Amazing breakup for all stakeholders

Additionally I would say that Microsoft needs to analyze the impact on Windows, not just IE. This is no longer about browser but about the an entire marketplace spread between desktop, mobile and web.

Google Chrome has faster JavaScript VM, better memory management, better Windows UI rendering, faster text layout and rendering, and intelligent page navigation in comparison to other more widely adopted browsers. When combined with Google Gears technology, this is as close as you can get to replicating the desktop experience with web applications

More details on my blog

Paul Marculescu said...

Interesting views for each category, Andy.

I think Chrome is the ultimate browser for computer nerds. They seem to focus the attention on technical aspects, as depicted in the comic presentation, so it's a bit hard for me to believe that Google has an early plan to directly get a big chunk of the market.
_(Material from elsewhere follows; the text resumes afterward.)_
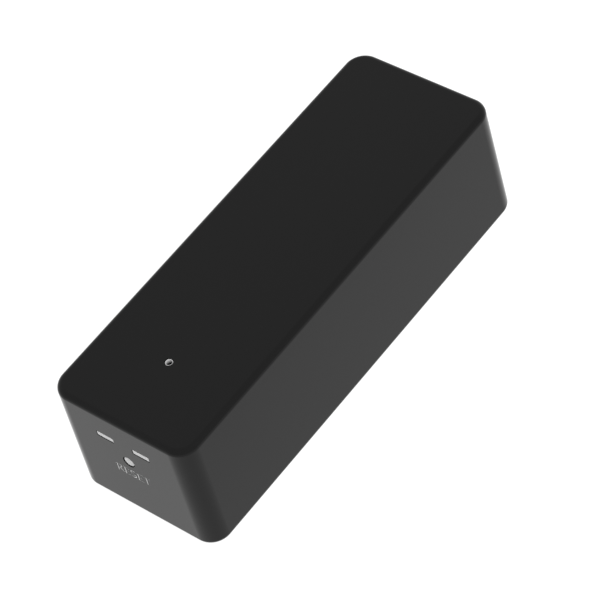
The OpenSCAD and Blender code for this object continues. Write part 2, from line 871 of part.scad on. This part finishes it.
module capacitor_base() {
    half = base_w / 2;
    color("#151515") at_capacitor() linear_extrude(base_h) polygon([
        [-half, -half], [half - base_cut, -half], [half, base_cut - half],
        [half, half - base_cut], [half - base_cut, half], [-half, half]
    ]);
}

module capacitor_can() {
    color("#a9adb0") at_capacitor() translate([0, 0, base_h]) rotate_extrude() {
        square([can_d / 2 - can_neck, can_h]);
        square([can_d / 2, can_neck_up]);
        translate([0, can_neck_up + can_neck_h])
            square([can_d / 2, can_h - can_neck_up - can_neck_h - can_edge]);
        translate([0, can_h - can_edge]) square([can_d / 2 - can_edge, can_edge]);
        translate([can_d / 2 - can_edge, can_h - can_edge]) circle(can_edge);
    }
}

// Transistors that drive the emitters
module at_transistors() {
    for (i = [0:transistors - 1])
        translate([parts_x + transistor_l / 2 + i * transistor_pitch, transistor_y, board_top]) children();
}

module driver_transistors() {
    color("#202020") at_transistors()
        span(about(0, transistor_l), about(0, transistor_w), [transistor_pin_t, transistor_h]);
}

module transistor_leads() {
    reach = transistor_w / 2 + transistor_pin_out;
    color("#c8c8c8") at_transistors() {
        span(about(0, transistor_pin_w), [0, reach], [0, transistor_pin_t]);
        for (side = [-1, 1]) translate([side * transistor_l / 3, 0, 0])
            span(about(0, transistor_pin_w), [-reach, 0], [0, transistor_pin_t]);
    }
}

// A chip part with plated ends, its long side across the board
module chip(l, w, h) {
    span(about(0, w), about(0, l), [0, h]);
    for (side = [-1, 1]) translate([0, side * (l - chip_end) / 2, 0])
        span(about(0, w + 2 * chip_end_up), about(0, chip_end), [0, h + chip_end_up]);
}

module chip_resistors() {
    color("#303030") for (i = [0:resistors - 1])
        translate([parts_x + resistor_w / 2 + i * resistor_pitch, resistor_y, board_top])
        chip(resistor_l, resistor_w, resistor_h);
}

module chip_capacitors() {
    color("#a08060") for (i = [0:chip_cs - 1])
        translate([parts_x + chip_c_w / 2 + i * chip_c_pitch, chip_c_y, board_top])
        chip(chip_c_l, chip_c_w, chip_c_h);
}

housing();
base_cover();
rubber_feet();
case_screws();
reset_button();
slot_light_guide();
roof_light_pipe();
main_board();
switch_body();
switch_cover();
switch_plunger();
switch_dome();
switch_terminals();
status_led();
slot_led_left();
slot_led_right();
ir_receiver();
ir_receiver_leads();
ir_led(0);  // ir_led_1
ir_led(1);  // ir_led_2
ir_led(2);  // ir_led_3
ir_led(3);  // ir_led_4
ir_led(4);  // ir_led_5
ir_led(5);  // ir_led_6
ir_led_leads();
radio_board();
radio_shield();
radio_chip();
radio_crystal();
radio_antenna();
usb_shell();
usb_tongue();
usb_contacts();
regulator();
regulator_leads();
capacitor_can();
capacitor_base();
driver_transistors();
transistor_leads();
chip_resistors();
chip_capacitors();
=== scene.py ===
import json
import math

import bmesh
import bpy
from mathutils import Matrix, Vector


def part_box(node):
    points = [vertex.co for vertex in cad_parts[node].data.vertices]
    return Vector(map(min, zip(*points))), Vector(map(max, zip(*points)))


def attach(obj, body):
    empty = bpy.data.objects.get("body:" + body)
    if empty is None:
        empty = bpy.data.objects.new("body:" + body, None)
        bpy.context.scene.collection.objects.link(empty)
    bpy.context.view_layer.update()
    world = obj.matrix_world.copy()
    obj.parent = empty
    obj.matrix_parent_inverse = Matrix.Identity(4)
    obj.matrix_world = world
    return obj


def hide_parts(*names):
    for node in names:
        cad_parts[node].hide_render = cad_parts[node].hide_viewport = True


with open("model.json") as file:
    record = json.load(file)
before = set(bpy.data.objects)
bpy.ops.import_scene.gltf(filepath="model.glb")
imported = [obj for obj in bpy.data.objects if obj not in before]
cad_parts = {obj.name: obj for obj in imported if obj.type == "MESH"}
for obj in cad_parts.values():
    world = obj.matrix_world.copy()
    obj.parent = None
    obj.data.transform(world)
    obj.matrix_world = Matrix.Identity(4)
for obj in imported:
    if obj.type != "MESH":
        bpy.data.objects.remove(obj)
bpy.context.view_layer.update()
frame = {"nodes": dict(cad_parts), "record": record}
nodes = frame["nodes"]
MM = 0.001

# Sizes of the case and the button's stem, from the case's box and the wall's own radii and angles
shell_low, shell_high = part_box("housing")
rim_z, roof_z = shell_low.z, shell_high.z
draft_angle = math.radians(0.9)
draft = math.tan(draft_angle)
edge_r = 0.85 * MM
corner_r = 2.8 * MM
wall_t = 1.8 * MM
roof_t = 1.6 * MM
stem_r = 0.8 * MM
lip_t = 1.1 * MM
plate_t = 1.5 * MM
lip_round = 0.06 * MM
ceiling_z = roof_z - roof_t
half_rim_l = shell_high.x + edge_r * draft
half_rim_w = shell_high.y + edge_r * draft


def half_l(z):
    """Half the case's length at a height."""
    return half_rim_l - (z - rim_z) * draft


def half_w(z):
    """Half the case's width at a height."""
    return half_rim_w - (z - rim_z) * draft


def middle(node):
    """Middle of a CAD node's box."""
    low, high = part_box(node)
    return (low + high) / 2


# Meshes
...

Anyway, the comic book presents so nicely the cool features, that you feel a sudden urge to install it and afterwards it can become addictive. That's what I did. :)

Doug McIsaac said...


While I agree that long-term Microsoft will suffer, I think Mozilla will lose more users in the short-term u less they act quickly and decisively. The vast majority of people who are going to move off of IE, have moved off of IE and are far more willing to try something new.

For example it took me years to try Firefox, but moved to Flock as soon as I heard a bout it.

It will be interesting to watch how Chrome does, I'm sure I will eventually try it out.

One of the issues that is always overlooked when we discuss cloud based computing is that a large part of the world has slow, unreliable internet connections.
It's getting better, but there is still a long ways to go.